I. Toekenning van de ingehouden bijslag aan de van tafel en bed gescheiden of wettelijk gescheiden bijslagtrekkende, aan de feitelijk gescheiden bijslagtrekkende of aan elke andere bijslagtrekkende die geen deel uitmaakt van het gezin van de rechthebbende (3de lid, 1°).
De eerste vraag is of de van tafel en bed gescheiden of wettelijk gescheiden bijslagtrekkende eveneens de toekenning van de ingehouden bijslag mag vragen door zich te beroepen op het 1ste lid van art. 4 van KB, met name op de financiële toestand van de rechthebbende.
In werkelijkheid mag de bijslagtrekkende bij het indienen van een verzoek om terugbetaling niet in de plaats treden van de rechthebbende en mag hij bovendien ter verkrijging van die toekenning alleen rekening houden met zijn eigen inkomsten.
Niets verzet er zich echter tegen dat de rechthebbende zelf erom verzoekt dat de ingehouden bijslag aan de bijslagtrekkende wordt terugbetaald op grond van art. 4, 1ste lid, wanneer hij voldoet aan de bij dat lid voor hemzelf gestelde voorwaarden.
Anderzijds kan men zich afvragen of de bijslagtrekkende die gewoon feitelijk gescheiden is of elke andere bijslagtrekkende die geen deel uitmaakt van het gezin van de rechthebbende de toekenning van de ingehouden bijslag mag vragen.
Voor die bijslagtrekkenden bestaat er geen enkele mogelijkheid de toekenning van de inhouding aan te vragen wanneer zij zich niet in een van de gevallen bedoeld bij 2° of 3° van het 3de lid van art. 4 bevinden en zulks ongeacht hun eigen inkomsten en ongeacht de inkomsten van de rechthebbende.
Alleen een wijziging van de bestaande wetgeving zou deze categorie van bijslagtrekkende in de gelegenheid stellen de toekenning van de inhouding aan te vragen.
Ook hier verzet er zich niets tegen dat de rechthebbende zelf voor de bijslagtrekkende de terugbetaling van de ingehouden bijslag aanvraagt wanneer hij, als rechthebbende, voldoet aan de vereisten van art. 4, 1ste lid van KB.
II. Toepassing van art. 4, 3de lid, 2°.
a) Op grond van art. 4, 3de lid, 2° kan de bijslagtrekkende die de kinderbijlag geniet uit hoofde van verscheidene rechthebbenden die de vermindering ondergaan, de toekenning van de ingehouden bijslag vragen aan het kinderbijslagfonds dat hij aanwijst.
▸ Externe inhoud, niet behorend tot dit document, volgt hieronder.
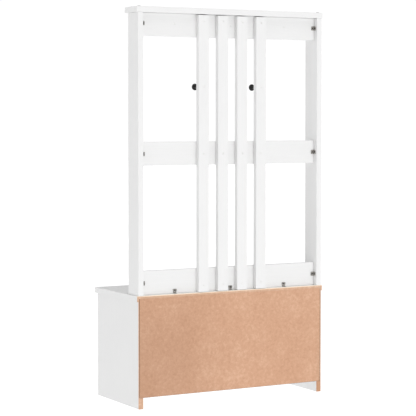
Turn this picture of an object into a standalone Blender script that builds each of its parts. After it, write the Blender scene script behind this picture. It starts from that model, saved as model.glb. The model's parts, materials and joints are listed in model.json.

Overeenkomstig art. 4, 1ste lid, mag de wees die rechthebbend is op kinderbijslag tegen het gewone bedrag de toekenning van de ingehouden bijslag niet aanvragen.
Mag de bijslagtrekkende, voor wie de vermindering toegepast werd door een of meer kinderbijslagfondsen die wezenbijslag tegen het gewone bedrag toekennen en door een kinderbijslagfonds dat de gewone kinderbijslag uit hoofde van een andere rechthebbende toekent, de toekenning van de inhouding aanvragen bij het fonds,van zijn keuze?
Niets verzet zich ertegen dat de bijslagtrekkende de toekenning van de inhouding aanvraagt bij het kinderbijslagfonds van zijn keuze wanneer hij kan aantonen dat de vermindering toegepast werd over de beschouwde maand en de betrokken rechthebbende de toekenning van de ingehouden bijslag niet heeft aangevraagd of niet heeft kunnen aanvragen.
Een kinderbijslagfonds dat wezenbijslag tegen het gewone bedrag toekent, kan bijgevolg eventueel ertoe gehouden zijn de verrichte inhouding terug te betalen.
b) Kan de bijslagtrekkende voor wie de vermindering toegepast wordt door verscheidene kinderbijslagfondsen, waarvan het ene 375fr. per maand inhoudt en het andere de helft wegens een evenredige verdeling van de kinderbijslag tussen twee bijslagtrekkenden, de terugbetaling van de inhouding vragen aan de instelling die hij aanwijst en waarbij hij, in zijn belang, de instelling kiest die het hoogste bedrag heeft ingehouden?
Men dient zich te houden aan de logica en aan de geest van de tekst die zo is gesteld dat, enerzijds, voor elk gezin maar een inhouding van ten hoogste 375fr. wordt toegepast, maar, anderzijds, dat niemand ontkomt aan de met dat bedrag gelijkwaardige inhouding als zij toepasselijk is.
Door de terugbetaling te vragen aan het kinderbijslagfonds dat het bedrag van 375fr. inhoudt, zou dit gezin zich aan laatstvermelde regel onttrekken door de inhouding slechts ten dele te ondergaan.
Bron: Juridische Studiën. Ref.: E7134/Contr.